The Decameron Web's new electronic Boccaccio journal will be of particular interest to medieval literature specialists and students. It will serve as a forum where scholars can publish and debate their latest research on Boccaccio's works, discuss humanities computing initiatives and pedagogy, submit book reviews, and debut new translations of the author's works. The online journal will be multilingual and will accept submissions from an international community of scholars, all contributing their own unique didactic and interpretive perspectives. Unlike traditional print publications, the electronic Boccaccio journal will capitalize on its hypertext nature, facilitating greater editing and publishing efficiently of contributions, allowing users to comment on what they have read, and promoting joint scholarly projects on Boccaccio.

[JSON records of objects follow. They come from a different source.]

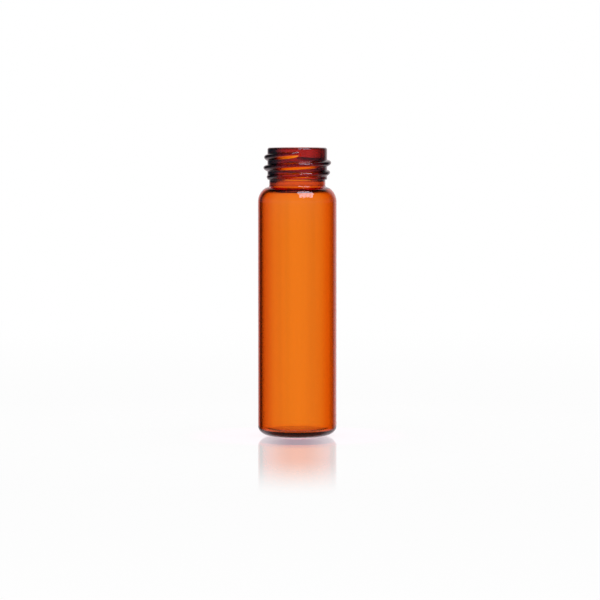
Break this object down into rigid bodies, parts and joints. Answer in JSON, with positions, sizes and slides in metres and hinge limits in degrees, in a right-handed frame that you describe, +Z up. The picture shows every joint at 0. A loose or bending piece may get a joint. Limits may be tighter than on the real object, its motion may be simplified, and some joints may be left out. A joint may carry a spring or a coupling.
{
  "type": "glass sample vial",
  "caption": "Cylindrical amber glass vial with a rounded shoulder, an open screw-thread neck and a flat-standing base, for holding small lab samples.",
  "frame": {"origin": "centre of the ring that the vial stands on", "axes": "+Z up along the vial's axis, out of its mouth; -Y is the side that faces the viewer"},
  "size_m": [0.0166, 0.0166, 0.061],
  "materials": {
    "amber_glass": "polished"
  },
  "bodies": {
    "root": {"vial": "amber_glass"}
  },
  "joints": []
}
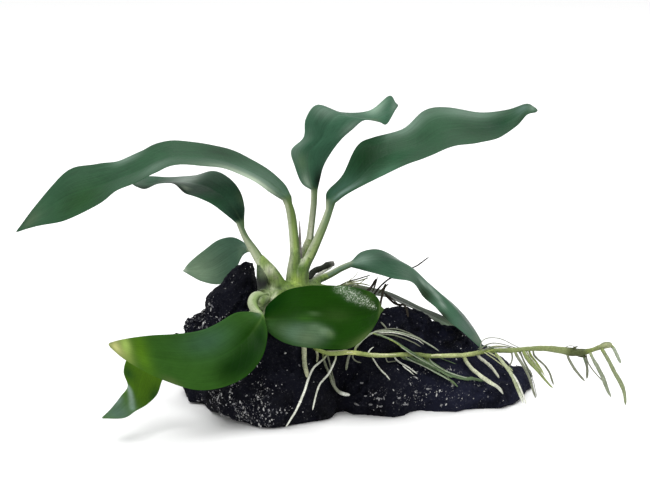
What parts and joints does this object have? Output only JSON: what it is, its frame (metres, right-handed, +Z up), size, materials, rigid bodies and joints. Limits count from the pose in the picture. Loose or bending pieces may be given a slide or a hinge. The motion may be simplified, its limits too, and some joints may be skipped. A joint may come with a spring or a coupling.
{
  "type": "anubias on stone",
  "caption": "Anubias plant with a creeping rhizome, long waxy leaves on stalks, and trailing pale roots, grown onto a craggy black lava stone.",
  "frame": {"origin": "on the stone's flat underside, near its middle, at the height of the surface it rests on", "axes": "+X along the stone's length, towards the end that the long root runs past; +Z up; +Y from the side with the long root to the back"},
  "size_m": [0.2091, 0.0879, 0.1026],
  "materials": {
    "black_lava": "matte",
    "leaf_green": "satin",
    "leaf_bright_green": "satin",
    "rhizome_green": "satin",
    "root_cream": "matte",
    "bract_brown": "matte",
    "dry_brown": "matte"
  },
  "bodies": {
    "root": {"bract": "bract_brown", "dry_stub": "dry_brown", "leaf_arching_left": "leaf_green", "leaf_behind_tower": "leaf_green", "leaf_curling_left": "leaf_green", "leaf_drooping_right": "leaf_green", "leaf_edge_on_right": "leaf_green", "leaf_front_left": "leaf_bright_green", "leaf_front_right": "leaf_bright_green", "leaf_long_right": "leaf_green", "leaf_twisted_low": "leaf_bright_green", "leaf_upright": "leaf_green", "rhizome": "rhizome_green", "root_arc_far": "root_cream", "root_arc_near": "root_cream", "root_back_drop": "dry_brown", "root_back_pale": "root_cream", "root_back_run": "dry_brown", "root_back_upright": "dry_brown", "root_comb_1": "root_cream", "root_comb_10": "root_cream", "root_comb_11": "root_cream", "root_comb_2": "root_cream", "root_comb_3": "root_cream", "root_comb_4": "root_cream", "root_comb_5": "root_cream", "root_comb_6": "root_cream", "root_comb_7": "root_cream", "root_comb_8": "root_cream", "root_comb_9": "root_cream", "root_fork_middle": "root_cream", "root_green_long": "root_cream", "root_green_under": "root_cream", "root_hanging_left_arm": "root_cream", "root_hanging_long": "root_cream", "root_hanging_pale": "root_cream", "root_hanging_short": "root_cream", "root_runner": "root_cream", "root_slant_middle": "root_cream", "root_stray": "dry_brown", "root_stub_left": "root_cream", "root_stub_middle": "root_cream", "stone": "black_lava"}
  },
  "joints": []
}
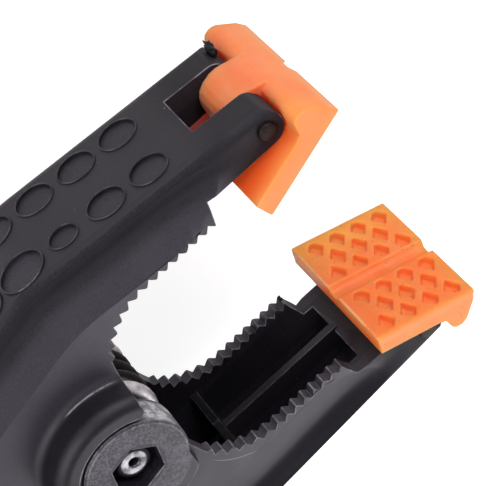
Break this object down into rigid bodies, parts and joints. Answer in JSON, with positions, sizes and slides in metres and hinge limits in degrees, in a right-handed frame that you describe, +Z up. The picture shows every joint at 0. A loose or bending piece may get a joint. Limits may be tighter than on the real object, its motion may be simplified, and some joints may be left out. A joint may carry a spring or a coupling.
{
  "type": "spring clamp",
  "caption": "Hand spring clamp with toothed channel-section arms on a hollow rivet, a torsion spring and swivelling soft jaw pads.",
  "frame": {"origin": "on the pivot axis, in the plane of the hub face that the clamp rests on when it lies on its side", "axes": "+X along the clamp from the handles to the jaws, +Y across the opening towards the upper arm, +Z up along the pivot axis"},
  "size_m": [0.1466, 0.0758, 0.0358],
  "materials": {
    "nylon": "fine satin mould texture, black",
    "pad": "soft satin orange elastomer",
    "pin_steel": "dark oiled steel",
    "rivet_steel": "bright drawn steel",
    "spring_steel": "bright drawn wire"
  },
  "bodies": {
    "lower_arm": {"lower_arm": "nylon", "lower_pad_pin": "pin_steel", "pivot_rivet": "rivet_steel", "torsion_spring": "spring_steel"},
    "upper_arm": {"upper_arm": "nylon", "upper_pad_pin": "pin_steel"},
    "upper_pad": {"upper_pad": "pad"},
    "lower_pad": {"lower_pad": "pad"}
  },
  "joints": [
    {"name": "main_hinge", "type": "hinge", "parent": "lower_arm", "child": "upper_arm", "pos_m": [0, 0, 0.0179], "axis": [0, 0, 1], "range_deg": [-42, 4], "stiffness_Nm_per_rad": 1.2, "springref_deg": -80.21, "deforming": ["torsion_spring"]},
    {"name": "upper_pad_swivel", "type": "hinge", "parent": "upper_arm", "child": "upper_pad", "pos_m": [0.0511, 0.0302, 0.0179], "axis": [0, 0, 1], "range_deg": [-20, 12]},
    {"name": "lower_pad_swivel", "type": "hinge", "parent": "lower_arm", "child": "lower_pad", "pos_m": [0.0511, -0.0302, 0.0179], "axis": [0, 0, 1], "range_deg": [-12, 20]}
  ]
}
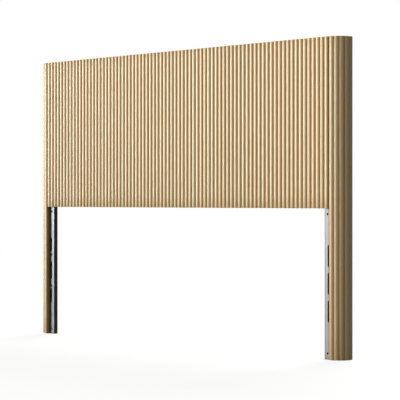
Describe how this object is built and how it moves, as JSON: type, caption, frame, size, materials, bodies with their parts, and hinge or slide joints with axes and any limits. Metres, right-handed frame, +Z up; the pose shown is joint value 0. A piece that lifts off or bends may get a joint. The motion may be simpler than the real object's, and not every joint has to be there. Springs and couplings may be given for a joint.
{
  "type": "headboard",
  "caption": "Freestanding queen headboard of upright half-round oak reeds between quarter-round reeded legs, with slotted steel brackets that bolt to a bed frame.",
  "frame": {"origin": "on the floor, under the middle of the headboard's width and depth", "axes": "+X along the board, to the right as seen from the bed; +Y from the bed to the wall; +Z up"},
  "size_m": [1.671, 0.0644, 1.2],
  "materials": {
    "oak_veneer": "clear matt lacquered light oak, upright grain",
    "oak_edge": "clear matt lacquered light oak",
    "pine": "planed softwood, unfinished",
    "plywood": "sanded birch plywood",
    "birch_dowel": "fluted birch dowel",
    "zinc_steel": "bright zinc-plated steel, satin",
    "black_steel": "black powder coat, fine texture",
    "bright_screw": "zinc-plated",
    "black_plastic": "moulded, matt",
    "felt": "brown felt"
  },
  "bodies": {
    "root": {"panel_reeds_1": "oak_veneer", "panel_reeds_2": "oak_veneer", "panel_reeds_3": "oak_veneer", "panel_reeds_4": "oak_veneer", "panel_reeds_5": "oak_veneer", "panel_reeds_6": "oak_veneer", "panel_reeds_7": "oak_veneer", "panel_face_board": "oak_veneer", "left_leg_reeds": "oak_veneer", "right_leg_reeds": "oak_veneer", "panel_top_rail": "oak_edge", "panel_bottom_rail": "oak_edge", "left_leg_shell": "oak_edge", "left_leg_side_board": "oak_edge", "left_leg_cap": "oak_edge", "right_leg_shell": "oak_edge", "right_leg_side_board": "oak_edge", "right_leg_cap": "oak_edge", "panel_center_stiles": "pine", "left_leg_post": "pine", "left_leg_foot_block": "pine", "left_panel_end_stile": "pine", "right_leg_post": "pine", "right_leg_foot_block": "pine", "right_panel_end_stile": "pine", "panel_back_board": "plywood", "left_leg_back_board": "plywood", "left_leg_ribs": "plywood", "right_leg_back_board": "plywood", "right_leg_ribs": "plywood", "left_dowels": "birch_dowel", "right_dowels": "birch_dowel", "left_slotted_plate": "zinc_steel", "right_slotted_plate": "zinc_steel", "left_bracket_channel": "black_steel", "right_bracket_channel": "black_steel", "left_bracket_bolts": "bright_screw", "left_weld_nuts": "bright_screw", "left_connector_bolts": "bright_screw", "left_barrel_nuts": "bright_screw", "right_bracket_bolts": "bright_screw", "right_weld_nuts": "bright_screw", "right_connector_bolts": "bright_screw", "right_barrel_nuts": "bright_screw", "left_channel_foot": "black_plastic", "right_channel_foot": "black_plastic", "left_leg_foot_pad": "felt", "right_leg_foot_pad": "felt"}
  },
  "joints": []
}
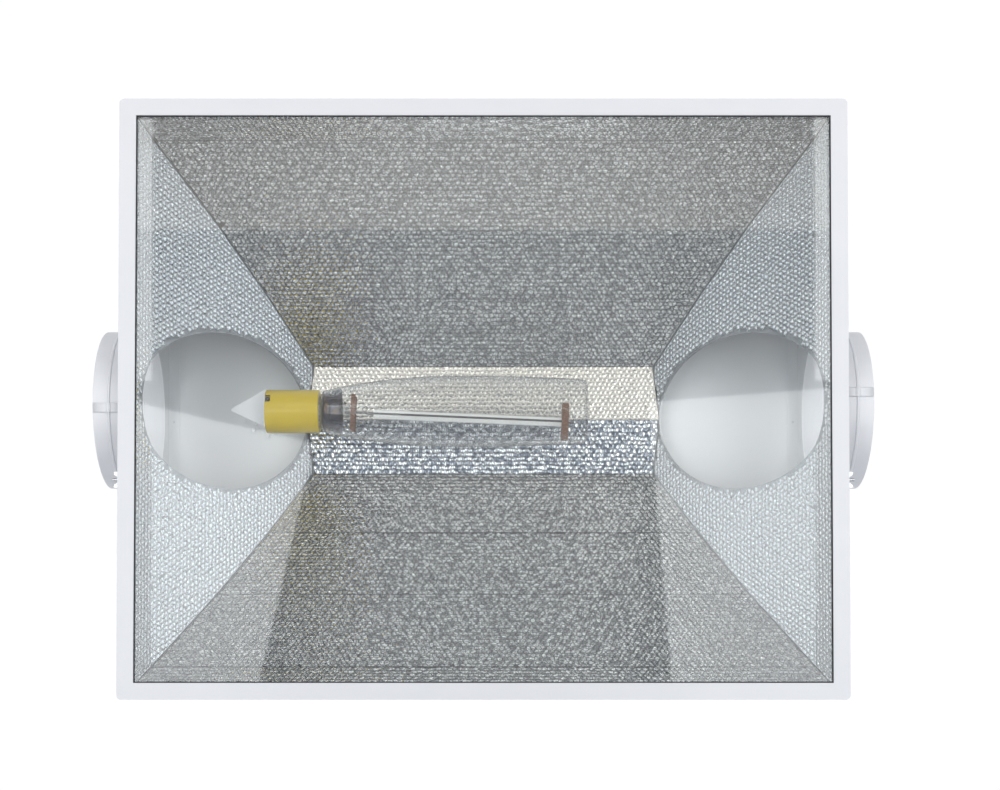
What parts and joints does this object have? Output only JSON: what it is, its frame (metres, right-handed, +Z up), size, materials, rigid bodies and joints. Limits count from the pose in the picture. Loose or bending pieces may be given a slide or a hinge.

If properly utilized, we believe that these new research tools can bring a new dimension of excitement to the study and teaching of Boccaccio and his works. The Detailed Search will enable researchers to gain new insights into the complexities of Boccaccio's characters and geography; the Pedagogy Module will provide teachers with a broad range of Boccaccio-related activities and resources intended to challenge and engage their students; and the electronic Boccaccio journal will allow graduate students and literary scholars to publish, research, and discuss the latest advances in Boccaccio studies and humanities computing. Naturally, the success of all of these initiatives is ultimately contingent upon the active collaboration of an international community of Boccaccio students, teachers, and specialists.
(8.4.4) Like a Bird on a Wire: WWW and Remote Learners in British Columbia
Deneka MacDonald
University of Glasgow, UK
Stan Beeler
University of North British Columbia, Canada
The World Wide Web has not only the potential to expand our conceptions of the processes of teaching and learning, it also has the power to help overcome some of the physical limitations imposed by the standard approach to classroom based learning. This "poster" addresses issues of web delivery in remote access locations, specifically in Northern British Columbia, Canada. Examples from online course pilot projects at UNBC will be used to illustrate both advantageous and problematic areas related to instructor delivery, the WWW as a financial and time saving device, and more recent developments in web based delivery at UNBC.
Location:
In order to explain why the use of computer based instruction is particulary important to teaching and research in our own institution, we should give a short introduction to the physical situation of The University of Northern British Columbia. Prince George, the location of our main campus, is in the central interior of British Columbia. Although the city has over 70,000 inhabitants, the area served by UNBC is - on the whole - sparsely populated. Prince George is about 700 kilometres from the nearest city of any size: Vancouver to the south and Edmonton and Calgary to the east. Our mandated area covers an enormous physical space; larger than some European countries. UNBC was created, in part, because the inhabitants of Northern British Columbia petitioned the provincial government to establish a place for post secondary education which would not require the youth of the area to move to the south. In 1994 this political pressure resulted in the opening of a University in Prince George.
Distance Education:
Distance classes at UNBC are delivered to communities as far as 700 kilometres away from the central campus (Prince Rupert on the coast). Courses have been, and continue to be, successfully delivered by means of simple conference type telephone hook-ups, digital video transmission, and even some early courses delivered in part by means of video tapes sent by courier. In addition some departments have hired instructors to live in these areas to convene courses.
WWW at UNBC:
Through a government grant in 1995-96, the English Department at UNBC was able to launch three pilot web-based courses. The package developed for our English Web courses used a database structure to create virtual web pages of manageable size and transmit these on demand to the student. This greatly reduced the load on web connections and increased the load on the server. The package included monitoring software to allow instructors to have some idea of the time that students spent in various sections of the material as well as a web conferencing system which was designed to replace classroom discussion.
Design and Format:
At the time that this project started there were very few efficient web authoring packages, so it was assumed that instructors would write their class notes in simple word-processing form, convert them to ASCII text and these would be converted to the database format for delivery to students. Web page design was to be standardized and instructors could focus on the traditional business of writing up lecture notes. By the time the project was half-finished, commercial web design software had advanced far enough that all of the instructors in the pilot project rejected the standardized format and began to customize the look and feel of their lecture notes. We were able to accommodate this with some radical modifications of the software package, but there was never a comfortable interface between the commercial web design packages and the database software that was supposed to deal with the special problems of teaching over northern networks.
Instructor/WWW Conflicts:
At UNBC web teaching has always been considered to be a good way to overcome the logistic problems of our geographical location. Most people at our institution understand that teaching distance courses is going to be more difficult and expensive than teaching in our central location. However, there is the assumption that a web course is an automated one and that once created, the students can dispense with the instructor until it comes time to mark papers; for a variety of reasons, this is simply not the case.
New WWW Developments at UNBC :
In 1998 Dr. Stan Beeler received an Industry Partnership Grant with Ross Niebergall, a Mathematics Professor, to develop a software package to deliver science and technology courses in a northern environment where we launched a new project called W.I.D.E. WIDE concentrated on all of the above issues and its goal was to implement a successful teaching package that could be used over the world wide web with ease for both instructors and students.